Japan and two theories of military doctrine formation: civilian policymakers, policy preference, and the 1976 National Defense Program Outline

Kawasaki, Tsuyoshi
February 2001
International Relations of the Asia-Pacific;Feb2001, Vol. 1 Issue 1, p67
Academic Journal
Using hitherto underutilized Japanese material, this paper systematically analyzes two competing theories of military doctrine formation that account for the construction of the 1976 National Defense Program Outline (NDPO), postwar Japan’s first military doctrine. It demonstrates that, on balance, available evidence on the policy preference of two key civilian policymakers, Michio Sakata and Takuya Kubo, is more consistent with the interpretation drawn from Posen’s balance‐of‐power theory than with that from Kier’s domestic culturalist theory.
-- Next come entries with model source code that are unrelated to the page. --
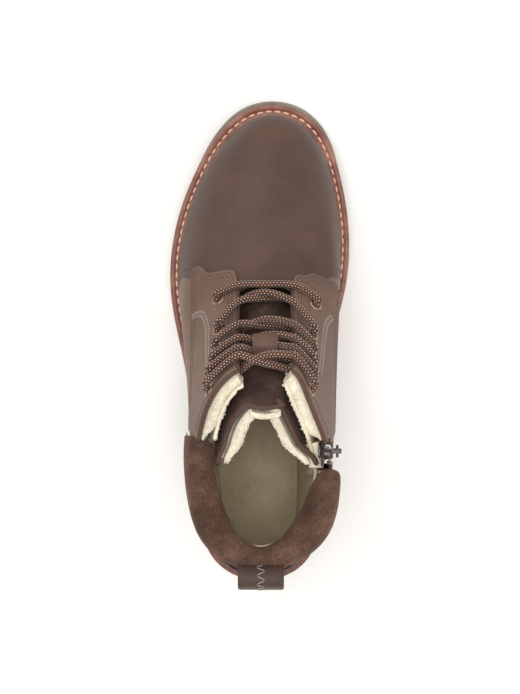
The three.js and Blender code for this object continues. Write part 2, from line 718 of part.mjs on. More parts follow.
// ---- tongue ----
function tongueOffset(depth) {
  return (u, v) => {
    const d = Math.abs(u - NU / 2);
    const rise = TONGUE_RISE * Math.max(0, 1 - d) * clamp((v - 4) * 2, 0, 1) * clamp((5.9 - v) / 0.9, 0, 1);
    const lean = TONGUE_LEAN * clamp(v - 4.9, 0, 1) ** 1.5 * (1 - 0.6 * clamp(d / 3.4, 0, 1));
    const pinch = Math.sign(NU / 2 - u) * Math.min(d, 2) / 2 * TONGUE_PINCH * clamp(v - 5, 0, 1);
    return [TONGUE_TOP + rise - depth, pinch, -lean];
  };
}
const foamAt = TONGUE_SKIN_T + LAYER_GAP;
const innerAt = foamAt + TONGUE_FOAM_T + LAYER_GAP;
const TONGUE_A = [[3.8, 6.6], [4.3, 6.1], [5, 5.9], [6, 5.9]];
const TONGUE_B = mirror(TONGUE_A);
const tongueStrips = stripsBetween(3.8, 6, TONGUE_A, TONGUE_B);
add("tongue", panel(tongueStrips, tongueOffset(TONGUE_SKIN_T), tongueOffset(0)), 0x5c463c);
add("tongue_foam", panel(tongueStrips, tongueOffset(foamAt + TONGUE_FOAM_T), tongueOffset(foamAt)),
  PADDING, 1);
add("tongue_lining", panel(tongueStrips, tongueOffset(innerAt + TONGUE_SKIN_T), tongueOffset(innerAt)),
  WOOL, 1);
const GUSSET_A = [[4.5, 5.6], [5, 5.1], [5.5, 4.8], [6, 4.6]];
const GUSSET_B = shift(TONGUE_A, -SLIT);
add("gusset_outer", panel(stripsBetween(4.5, 5.95, GUSSET_A, GUSSET_B), tongueOffset(TONGUE_SKIN_T + 1.2),
  tongueOffset(0)), 0x5c463c);
add("gusset_inner", panel(stripsBetween(4.5, 5.95, mirror(GUSSET_B), mirror(GUSSET_A)),
  tongueOffset(TONGUE_SKIN_T + 1.2), tongueOffset(0)), 0x5c463c);

// ---- eyelets ----
const EYELET_PROFILE = [[EYELET_BORE_R, 2.1], [EYELET_FLANGE_R, 2.1], [EYELET_FLANGE_R, 1.5],
  [EYELET_BORE_R + 0.5, 1.5], [EYELET_BORE_R + 0.5, -2.3], [EYELET_FLANGE_R, -2.3], [EYELET_FLANGE_R, -2.8],
  [EYELET_BORE_R, -2.8]];
eyelets.forEach((e) => {
  add(e.name, lathe(EYELET_PROFILE, 12, e.centre, e.axis), BRASS, 0.45, 0.8);
});

// ---- lace ----
class Route extends THREE.Curve {
  constructor(points) {
    super();
    this.points = points;
  }

  getPoint(t) {
    const x = clamp(t, 0, 1) * (this.points.length - 1);
    const i = Math.min(Math.floor(x + 1e-9), this.points.length - 2);
    return this.points[i].clone().lerp(this.points[i + 1], clamp(x - i, 0, 1));
  }

  getPointAt(t) {
    return this.getPoint(t);
  }

  getTangentAt(t) {
    const n = this.points.length - 1;
    const i = Math.round(clamp(t, 0, 1) * n);
    const a = this.points[Math.max(0, i - 1)];
    const b = this.points[Math.min(n, i + 1)];
    return b.clone().sub(a).normalize();
  }
}

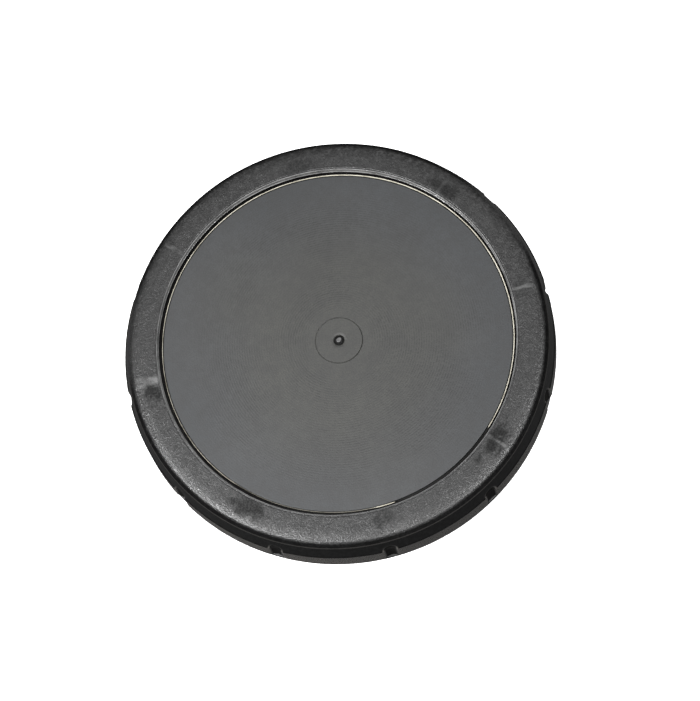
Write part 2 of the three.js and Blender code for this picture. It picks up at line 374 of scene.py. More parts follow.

While by no means ignored by these policymakers, domestic political concerns neither dominantly shaped, nor gave a specific direction to their policy action. Rather, the policymakers were motivated to formulate the best response possible to Japan’s new international strategic conditions. This finding relates the hitherto neglected significance of the NDPO case to the larger, ongoing realist–constructivist debate on the formation of military doctrine. It also leads us to a more sophisticated understanding of NDPO formation, which focuses on the process of how a combination of political leadership and ideas triggered the breakthrough in Japanese security policymaking.